Это уже через много лет после войны в одной научно-популярной статье о пользе кедровых орехов я узнал, что этот дар тайги — не только просто кладезь самых различных витаминов, в том числе и способствующих развитию детского организма, но и удивительно богат он различными дефицитными микроэлементами. Я даже рискну перечислить их: марганец, йод, медь, титан, серебро, алюминий и другие. Но оказывается, эти орешки еще и богаты веществами (антиоксидантами), предотвращающими старение организма! И это еще не все. Ореховые ядрышки содержат белка в 12 раз больше, чем куриное мясо, а 100 граммов их содержат почти 700 килокалорий! Так вот почему мы сравнительно легко перенесли трудные тридцатые годы, голодные во всей стране, а не только на Украине, как твердят русофобские «историки». Очевидно, наши растущие организмы не только успешно пополнялись тогда необходимыми составляющими для своего рода акселерации, но и определенное долголетие тоже тогда в нас заложилось: все-таки мне уже за 90!

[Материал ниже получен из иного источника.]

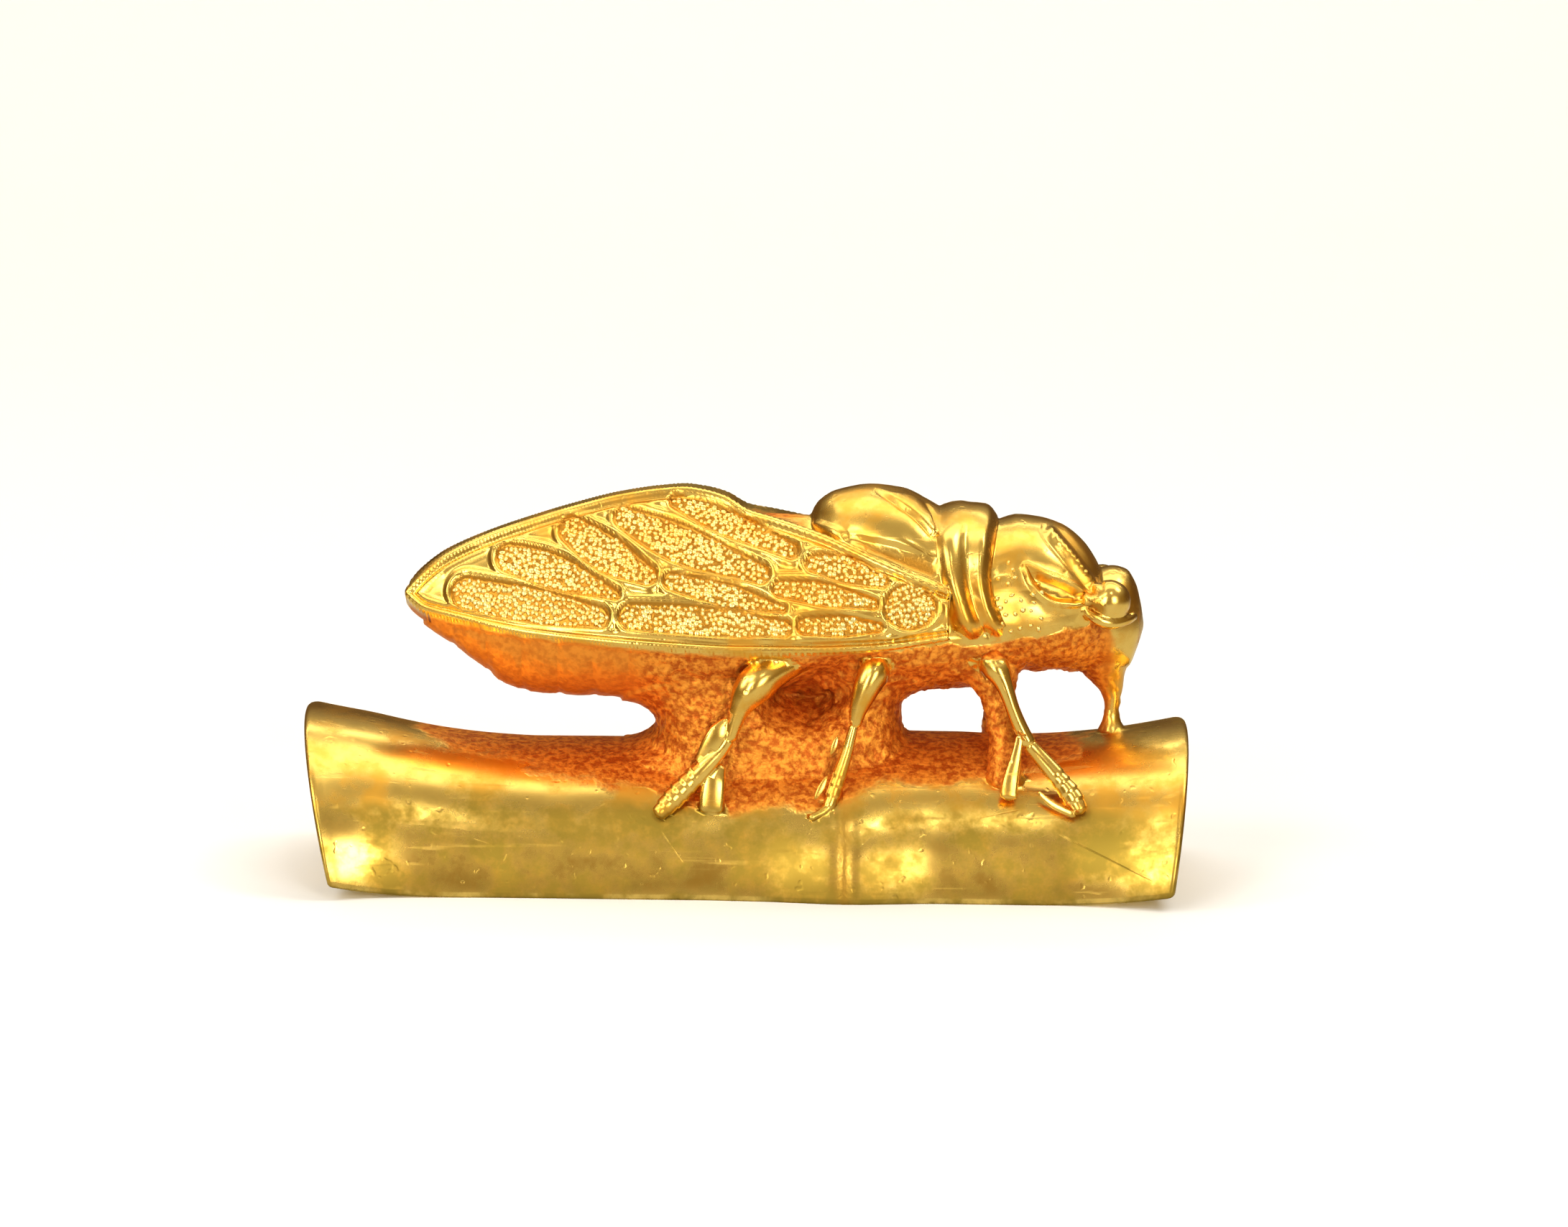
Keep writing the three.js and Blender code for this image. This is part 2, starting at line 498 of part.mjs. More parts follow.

Ну, это, наверное, из области желаний и предположений. А если читателю хочется и дальше знакомиться с нашим взаимодействием с дальневосточной природой, немного еще терпения. Была у нас семейная традиция ежегодно делать различные заготовки плодов дикорастущих растений, ягод, грибов. Эти заготовки спасали нас не только от голода, но и от свирепствовавшей тогда на Дальнем Востоке, особенно в северных его районах, цинги. Мы с детства были приучены к сбору этих «полезностей» и хорошо их знали. Собирали и в большом количестве сушили грибы — маслята, моховики, главные грибы — белые, и солили большие белые грузди! На соления брали также рыжики и лисички, но особый грибной деликатес был у нас — беляночки и волнушечки. Мама всегда напутствовала нас, чтобы грибочки эти мы брали не больше пуговицы от пальто или медного пятака. Благо грибных полян много, выбор был.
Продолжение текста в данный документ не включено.